Menurut dia, pajak yang akan diterapkan adalah 1% bagi UKM yang penghasilan kotornya Rp 4,8 miliar per tahun. Namun, UKM tersebut akan ikuti UU perpajakan jika sesuai dengan syarat yang berlaku dalam UU tersebut.

“Misalnya dari Januari hingga Oktober di tahun yang sama penghasilan kotornya mencapai Rp 4,8 miliar dikenakan pajak 1%. Tetapi, jika Januari hingga Oktober di tahun yang sama penghasilan kotornya mencapai lebih dari Rp 4,8 miliar tetap membayar pajak 1% hingga akhir tahun. Namun di tahun berikutnya sudah mengikuti UU Perpajakan”, ujar dia.

Dia menambahkan, UKM yang memiliki potensi besar dengan pasar yang banyak ataupun bankable tidak menjadi patokan dalam penentuan wajib pajak bagi UKM ini. Menurutnya, dua hal tersebut tidak berpengaruh terhadap penilaian suatu UKM namun yang menjadi patokan adalah penghasilan kotor.

“Jika suatu UKM sudah memiliki NPWP dan membayar pajak, biasanya jika berurusan dengan pinjaman ke bank akan lebih mudah. Tentu ini menguntungkan bagi usahanya karena mempermudah dalam mengurus birokrasi di bank guna meningkatkan nilai usahanya,” ujar dia.

Meliadi mengungkap, UKM yang sudah memiliki NPWP biasanya sudah formal, sehingga bantuan dana akan lebih mudah didapat dari perorangan ataupun dari perusahaan. Alasannya, pihak lain akan lebih percaya terhadap bisnis yang tengah dijalaninya. Jadi bisa dipastikan bahwa hal ini akan menguntungkan bagi UKM yang telah memiliki NPWP.

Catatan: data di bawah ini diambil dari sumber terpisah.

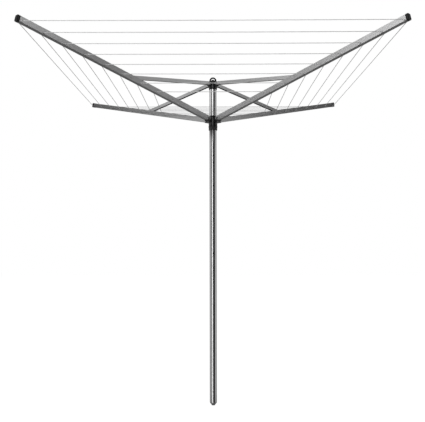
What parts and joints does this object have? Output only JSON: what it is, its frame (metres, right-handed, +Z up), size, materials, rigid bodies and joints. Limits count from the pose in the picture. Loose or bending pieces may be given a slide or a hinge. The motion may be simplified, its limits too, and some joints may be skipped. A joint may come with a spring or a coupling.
{
  "type": "rotary clothesline",
  "caption": "Rotary clothesline on a single steel pole: a turning head, a sliding runner with a lock collar, folding channel arms held by struts, and square rings of drying line.",
  "frame": {"origin": "centre of the foot of the pole, where its lowest face would stand", "axes": "+Z up along the pole; the open arms stand on the diagonals of X and Y; -Y is the side of the release lever"},
  "size_m": [1.907, 1.907, 2.0973],
  "materials": {
    "pole_steel": "zinc plated steel tube, satin to bright",
    "arm_aluminium": "mill finish aluminium extrusion",
    "black_plastic": "moulded, slight sheen",
    "dark_plastic": "moulded, matt",
    "white_nylon": "moulded, plain",
    "zinc_steel": "zinc plated",
    "black_steel": "blackened",
    "line_pvc": "smooth PVC coat"
  },
  "bodies": {
    "pole": {"pole_tube": "pole_steel", "pole_foot_plug": "dark_plastic", "pole_top_plug": "white_nylon", "thrust_washer": "white_nylon"},
    "head": {"top_hub": "black_plastic", "top_plate": "black_plastic", "hanging_loop": "black_plastic", "spindle_bolt": "black_steel", "spindle_clip": "zinc_steel"},
    "runner": {"lower_hub": "black_plastic", "arm_pivot_pins": "black_steel", "line_ring_1": "line_pvc", "line_ring_2": "line_pvc", "line_ring_3": "line_pvc", "line_ring_4": "line_pvc", "line_ring_5": "line_pvc", "line_ring_6": "line_pvc", "line_ring_7": "line_pvc", "line_ring_8": "line_pvc"},
    "collar": {"lock_collar": "black_plastic", "lever_pin": "zinc_steel", "lever_spring": "zinc_steel"},
    "lever": {"release_lever": "dark_plastic"},
    "arm_1": {"arm_1": "arm_aluminium", "end_cap_1": "black_plastic", "strut_pin_1": "zinc_steel", "strut_spacers_1": "white_nylon"},
    "strut_1": {"strut_1": "arm_aluminium", "strut_trunnion_1": "black_steel"},
    "arm_2": {"arm_2": "arm_aluminium", "end_cap_2": "black_plastic", "strut_pin_2": "zinc_steel", "strut_spacers_2": "white_nylon"},
    "strut_2": {"strut_2": "arm_aluminium", "strut_trunnion_2": "black_steel"},
    "arm_3": {"arm_3": "arm_aluminium", "end_cap_3": "black_plastic", "strut_pin_3": "zinc_steel", "strut_spacers_3": "white_nylon"},
    "strut_3": {"strut_3": "arm_aluminium", "strut_trunnion_3": "black_steel"},
    "arm_4": {"arm_4": "arm_aluminium", "end_cap_4": "black_plastic", "strut_pin_4": "zinc_steel", "strut_spacers_4": "white_nylon"},
    "strut_4": {"strut_4": "arm_aluminium", "strut_trunnion_4": "black_steel"}
  },
  "joints": [
    {"name": "head_spin", "type": "hinge", "parent": "pole", "child": "head", "pos_m": [0, 0, 2.001], "axis": [0, 0, 1], "continuous": true},
    {"name": "runner_slide", "type": "slide", "parent": "head", "child": "runner", "axis": [0, 0, -1], "range_m": [0, 1.02043], "deforming": ["line_ring_1", "line_ring_2", "line_ring_3", "line_ring_4", "line_ring_5", "line_ring_6", "line_ring_7", "line_ring_8"]},
    {"name": "arm_1_fold", "type": "hinge", "parent": "runner", "child": "arm_1", "pos_m": [0.03267, 0.03267, 1.777], "axis": [0.7071, -0.7071, 0], "range_deg": [0, 74.7]},
    {"name": "strut_1_fold", "type": "hinge", "parent": "arm_1", "child": "strut_1", "pos_m": [0.46344, 0.46344, 1.92101], "axis": [0.7071, -0.7071, 0], "range_deg": [-154.8, 0]},
    {"name": "arm_2_fold", "type": "hinge", "parent": "runner", "child": "arm_2", "pos_m": [-0.03267, 0.03267, 1.777], "axis": [0.7071, 0.7071, 0], "range_deg": [0, 74.7]},
    {"name": "strut_2_fold", "type": "hinge", "parent": "arm_2", "child": "strut_2", "pos_m": [-0.46344, 0.46344, 1.92101], "axis": [0.7071, 0.7071, 0], "range_deg": [-154.8, 0]},
    {"name": "arm_3_fold", "type": "hinge", "parent": "runner", "child": "arm_3", "pos_m": [-0.03267, -0.03267, 1.777], "axis": [-0.7071, 0.7071, 0], "range_deg": [0, 74.7]},
    {"name": "strut_3_fold", "type": "hinge", "parent": "arm_3", "child": "strut_3", "pos_m": [-0.46344, -0.46344, 1.92101], "axis": [-0.7071, 0.7071, 0], "range_deg": [-154.8, 0]},
    {"name": "arm_4_fold", "type": "hinge", "parent": "runner", "child": "arm_4", "pos_m": [0.03267, -0.03267, 1.777], "axis": [-0.7071, -0.7071, 0], "range_deg": [0, 74.7]},
    {"name": "strut_4_fold", "type": "hinge", "parent": "arm_4", "child": "strut_4", "pos_m": [0.46344, -0.46344, 1.92101], "axis": [-0.7071, -0.7071, 0], "range_deg": [-154.8, 0]},
    {"name": "collar_slide", "type": "slide", "parent": "pole", "child": "collar", "axis": [0, 0, -1], "range_m": [0, 1.02044]},
    {"name": "lever_press", "type": "hinge", "parent": "collar", "child": "lever", "pos_m": [0, -0.028, 1.7155], "axis": [1, 0, 0], "range_deg": [0, 8], "stiffness_Nm_per_rad": 0.3, "springref_deg": -11.46, "deforming": ["lever_spring"]}
  ],
  "couplings": [
    {"joint": "arm_1_fold", "follows": "runner_slide", "rad_per_m": 1.2777},
    {"joint": "strut_1_fold", "follows": "runner_slide", "rad_per_m": -2.6476},
    {"joint": "arm_2_fold", "follows": "runner_slide", "rad_per_m": 1.2777},
    {"joint": "strut_2_fold", "follows": "runner_slide", "rad_per_m": -2.6476},
    {"joint": "arm_3_fold", "follows": "runner_slide", "rad_per_m": 1.2777},
    {"joint": "strut_3_fold", "follows": "runner_slide", "rad_per_m": -2.6476},
    {"joint": "arm_4_fold", "follows": "runner_slide", "rad_per_m": 1.2777},
    {"joint": "strut_4_fold", "follows": "runner_slide", "rad_per_m": -2.6476},
    {"joint": "collar_slide", "follows": "runner_slide", "ratio": 1}
  ]
}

Senada dengan Meliadi, Anggota Komisi VI DPR, Hendrawan Supratikno mengutarakan, kebijakan pemerintah menerapkan skema pajak bagi UMKM akan dapat mendorong sektor UMKM di Indonesia lebih berkembang. Pasalnya, dengan pajak tersebut, UMKM akan lebih mudah mendapatkan bantuan kredit dari perbankan.

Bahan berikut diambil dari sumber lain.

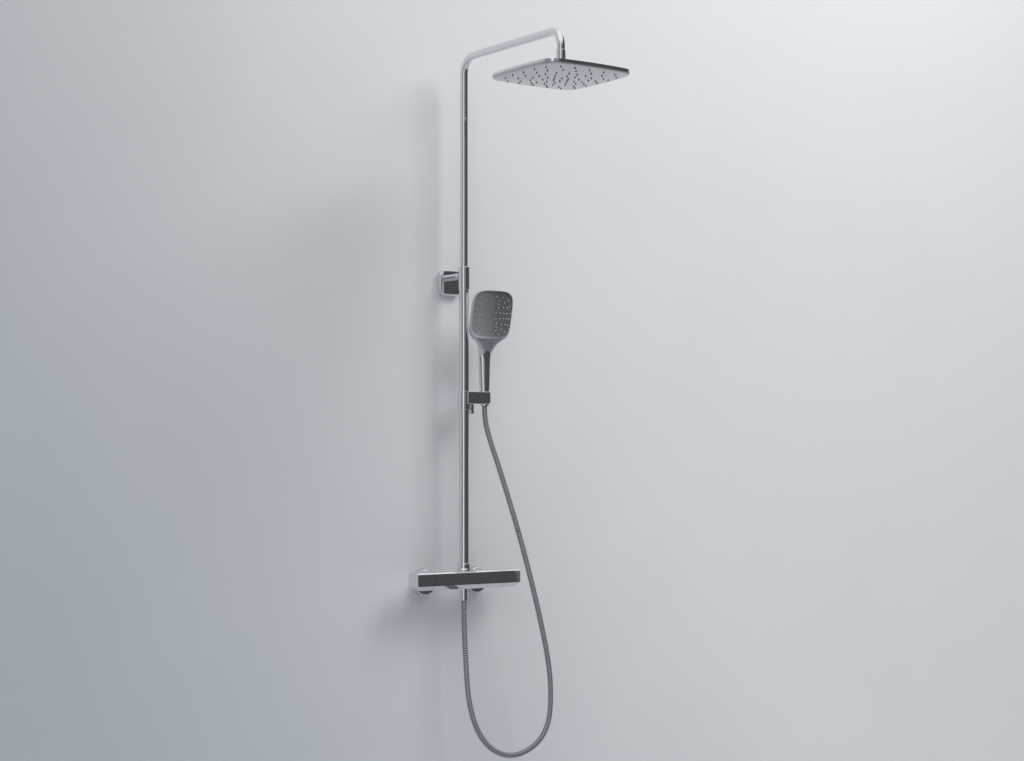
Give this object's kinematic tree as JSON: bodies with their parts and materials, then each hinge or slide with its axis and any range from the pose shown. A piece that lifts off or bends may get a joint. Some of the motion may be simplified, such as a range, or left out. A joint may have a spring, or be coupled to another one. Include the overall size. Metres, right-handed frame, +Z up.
{
  "type": "rainfall shower column",
  "caption": "Wall-mounted shower column with a bar mixer, telescoping riser, flat rain head on a ball joint, and a hand shower on a sliding holder.",
  "frame": {"origin": "midway between the two wall inlets, on the wall's face", "axes": "+X right along the wall, +Y into the wall, +Z up"},
  "size_m": [0.3839, 0.608, 1.6917],
  "materials": {
    "chrome": "polished",
    "brass": "machined",
    "steel": "machined",
    "hose_steel": "spiral wound metal",
    "grey_plastic": "satin",
    "dark_plastic": "satin",
    "white_plastic": "satin",
    "chromed_plastic": "chromed",
    "rubber": "matt",
    "grey_rubber": "matt"
  },
  "bodies": {
    "column": {"wall_union_left": "chrome", "wall_union_right": "chrome", "escutcheon_left": "chrome", "escutcheon_right": "chrome", "union_nuts": "chrome", "filter_washers": "rubber", "check_valves": "dark_plastic", "mixer_body": "chrome", "diverter_cartridge": "dark_plastic", "thermostat_cartridge": "dark_plastic", "cartridge_seals": "rubber", "cartridge_nuts": "brass", "riser_nut": "chrome", "riser_seal": "rubber", "lower_riser_tube": "chrome", "telescope_sleeve": "chrome", "bracket_grub_screws": "steel", "bracket_stem": "chrome", "bracket_base": "steel", "bracket_rosette": "chrome", "bracket_wall_screws": "steel", "hose_connector": "chrome", "hose_washer": "rubber", "hose_lower": "hose_steel"},
    "temperature_control": {"temperature_knob": "chrome", "thermostat_spindle": "brass", "temperature_knob_screw": "steel", "safety_spring": "steel"},
    "safety_stop": {"safety_button": "chrome"},
    "flow_control": {"flow_knob": "chrome", "diverter_spindle": "brass", "flow_knob_screw": "steel"},
    "telescope_guide": {"riser_guide_bush": "dark_plastic", "guide_seals": "rubber"},
    "arm": {"upper_riser_arm": "chrome", "riser_spigot": "brass", "head_ball_nut": "chrome", "head_seal": "rubber", "head_flow_limiter": "white_plastic"},
    "ball_seat": {"head_ball_seat": "white_plastic"},
    "rain_head": {"head_top_shell": "chrome", "head_ball_cap": "chrome", "head_spray_plate": "grey_plastic", "head_nozzles": "grey_rubber"},
    "slider": {"slider_collar": "chrome", "slider_bush": "white_plastic", "holder_block": "chrome", "brake_pad": "dark_plastic", "lever_pin": "steel", "lever_spring": "steel", "hose_upper": "hose_steel"},
    "lever": {"release_lever": "chrome"},
    "handset": {"handset_shell": "chromed_plastic", "handset_face_plate": "grey_plastic", "handset_nozzles": "grey_rubber", "handset_button_spring": "steel", "selector_valve": "dark_plastic", "hose_cone_nut": "chrome"},
    "push_button": {"handset_button": "chromed_plastic"}
  },
  "joints": [
    {"name": "temperature_turn", "type": "hinge", "parent": "column", "child": "temperature_control", "pos_m": [0, -0.075, 0.007], "axis": [1, 0, 0], "range_deg": [-120, 60]},
    {"name": "safety_press", "type": "slide", "parent": "temperature_control", "child": "safety_stop", "axis": [0, 1, 0], "range_m": [0, 0.0015], "stiffness_N_per_m": 600, "springref_m": -0.001},
    {"name": "flow_turn", "type": "hinge", "parent": "column", "child": "flow_control", "pos_m": [0, -0.075, 0.007], "axis": [1, 0, 0], "range_deg": [-70, 70]},
    {"name": "riser_telescope", "type": "slide", "parent": "column", "child": "telescope_guide", "axis": [0, 0, 1], "range_m": [-0.23, 0.06]},
    {"name": "arm_swivel", "type": "hinge", "parent": "telescope_guide", "child": "arm", "pos_m": [0, -0.07, 0], "axis": [0, 0, 1], "range_deg": [-60, 60]},
    {"name": "head_tilt_forwards", "type": "hinge", "parent": "arm", "child": "ball_seat", "pos_m": [0, -0.45, 1.163], "axis": [1, 0, 0], "range_deg": [-12, 12]},
    {"name": "head_tilt_sideways", "type": "hinge", "parent": "ball_seat", "child": "rain_head", "pos_m": [0, -0.45, 1.163], "axis": [0, 1, 0], "range_deg": [-12, 12]},
    {"name": "slider_height", "type": "slide", "parent": "column", "child": "slider", "axis": [0, 0, 1], "range_m": [-0.15, 0.24], "deforming": ["hose_lower"]},
    {"name": "lever_squeeze", "type": "hinge", "parent": "slider", "child": "lever", "pos_m": [0.02075, -0.07, 0.436], "axis": [0, 1, 0], "range_deg": [0, 6], "stiffness_Nm_per_rad": 0.4, "springref_deg": -17.19},
    {"name": "handset_lift", "type": "slide", "parent": "slider", "child": "handset", "axis": [0, 0, 1], "range_m": [0, 0.04], "deforming": ["hose_upper"]},
    {"name": "button_press", "type": "slide", "parent": "handset", "child": "push_button", "axis": [0, 0.9781, 0.2079], "range_m": [0, 0.002], "stiffness_N_per_m": 400, "springref_m": -0.001}
  ]
}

Dia menilai ketentuan pemerintah sudah tepat. Menurut Hendrawan, jumlah satu persen tersebut merupakan besaran yang wajar jika diukur dari besaran omzet. \"Ini berarti pajak dikenakan bagi UMKM yang memiliki omzet sebesar Rp400 juta per bulan atau Rp15 juta per hari. Jadi pajak ini sebenarnya tidak dikenakan bagi usaha yang betul-betul kecil,\" kata Hendrawan.

Besaran angka pajak satu persen, imbuh Dia, adalah bentuk kompromi dan angka itu diperoleh dari pembahasan panjang antara Kementerian Koperasi dan UKM dengan Kementerian Keuangan. Bahkan, lanjut Hendrawan, Kemenkeu mau mengenakan tarif pajak lebih besar lagi, sekitar 2,5%-3%.

Sebagai informasi, mulai hari ini, pemerintah akan mengenakan pajak bagi UMKM di Indonesia. Berdasarkan data dari Kementerian Koperasi dan UKM per Juni 2013, saat ini terdapat 55,2 juta UKM atau 99,98% dari total unit usaha di Indonesia. UKM berhasil menyerap 101,72 juta tenaga kerja atau 97,3% dari total tenaga kerja Indonesia.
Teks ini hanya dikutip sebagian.